It may be some time before schools have to adopt the Biden administration’s changes to Title IX, which would directly challenge 23 state laws prohibiting transgender athletes from playing sports on teams aligned with their gender identity.
The administration has been at work for more than a year on a rewrite of rules detailing how schools should follow Title IX, the federal law that bans sex discrimination at K-12 schools and colleges that receive federal funds. The changes the administration has proposed would explicitly expand Title IX’s protections so they apply to discrimination based on sexual orientation and gender identity.
But it’s unclear when schools will see final rules from the U.S. Department of Education.
After delaying the release of the finalized rule changes in May, the Education Department identified October as the new expected deadline. But as of Sept. 20, the agency hadn’t submitted the rule to the Office of Management and Budget, the agency that reviews every proposed rule before it’s finalized.
Once that’s submitted, the office has 90 days to review it, but a looming government shutdown may lengthen that timeline.
A department spokesperson said that the proposed rule changes generated a historic number of public comments and that department officials are “working overtime” to ensure all comments are reviewed and taken into consideration.
“We are utilizing every resource at our disposal to complete this rulemaking process as soon as is practicable,” the department said in a statement. “In the meantime, we continue to enforce Title IX consistent with existing law that protects students on the basis of sex, including LGBTQI+ students.”
But a delay could further complicate matters for school administrators, athletic coaches, and students, as a growing number of state laws target nonbinary and transgender students’ ability to play sports, use restrooms, and go by pronouns and names consistent with their gender identity.
“There’s continuing, growing resistance to LGBTQ+-inclusive Title IX interpretation,” said Elana Redfield, the federal policy director at the Williams Institute, a University of California, Los Angeles, research center focused on LGBTQ+ issues. “Getting [the rule] out there is going to be really important.”
What the rule would do
The Education Department released an initial proposal for a Title IX rule change in June 2022. At the time, the department sidestepped the hot-button issue of athletics and instead proposed regulatory language explicitly stating that Title IX’s anti-discrimination protections apply to discrimination on the basis of sexuality and gender identity.

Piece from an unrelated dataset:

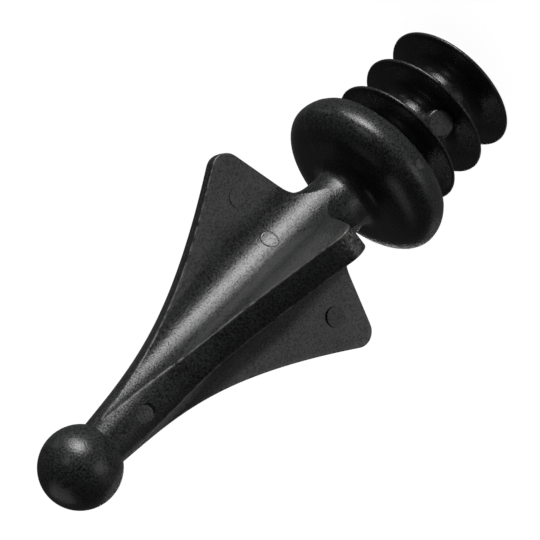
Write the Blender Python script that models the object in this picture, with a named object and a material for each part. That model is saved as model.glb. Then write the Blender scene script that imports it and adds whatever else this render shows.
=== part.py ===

Nearly a year later, in April 2023, the department released another proposed rule that would prohibit schools from banning all transgender athletes from participating in sports consistent with their gender identity. Instead, it would allow schools to prevent a transgender student from playing if doing so affected competitive fairness, safety, or any other stated objectives of the sport.
Neither proposed rule change has yet been finalized.
In the meantime, the list of states with laws banning transgender youth from playing sports has grown to 23, according to the Movement Advancement Project, an organization that tracks policy issues impacting LGBTQ+ people. Five of those states passed laws this year, with Missouri and North Carolina passing their laws in June, after the Biden administration released its proposed Title IX rule on transgender athletes.
“All trans kids are affected by this. At the younger ages, across the board, most trans kids are affected, and then as you get more to the college age, fewer are affected,” Redfield said, noting that a small number of transgender youth play college sports. “But it still creates a really uncertain environment for everybody.”
The finalized rule would throw all of those laws into question and likely lead to court challenges across the country to determine the legality of bans on transgender athletes playing sports consistent with their gender identity.
The case for a continued delay
The sooner the finalized Tiltle IX changes are released, the sooner educators and students will have more certainty about where the law stands, said Sasha Pudelski, the advocacy director at AASA, The School Superintendents Association, but that doesn’t mean the transition will be easy.
The proposed rule changes will likely require staff training and communication with parents and community members. Some school boards will have to update policies and handbooks. Those changes are difficult to make in the middle of a school year, Pudelski said.
“As the implementation date moves back further and further, it builds the case for having a school district implementation take place over the summer, which would be the ideal time when you can really update handbooks and have meaningful discussions with educators,” she said.
Many districts will also have to grapple with legal conundrums, in which state law conflicts with federal regulations. Until those battles play out in court—or in the unlikely scenario that Congress steps in in the near future to clarify Title IX’s protections—districts will be in a precarious place legally.
“There’s a lot of open questions as to what implementation will look like, whether it will vary from state to state, for example, based on how litigation moves forward,” Pudelski said.
Politics also plays a role in the timing, she added.
“If you look at how controversial these policies around transgender student-athletes are in some communities, I don’t know that Biden would want to be throwing that political football around,” she said. “It’s really close to the election and certainly summer is pretty close to the election.”
But even without the rule changes finalized, the Biden administration’s interpretation of Title IX has been clear from the beginning, the Williams Institute’s Redfield said. So schools shouldn’t have to wait for the changes to be finalized to include transgender youth in activities, she said.
“There have already been really clear directives from the federal government about how Title IX should be understood,” Redfield said. “Regardless of what we’re going to see in that final rule, I think we’re going to see that it’s consistent with the Biden administration’s messaging that trans people and LGBT kids are going to be covered.”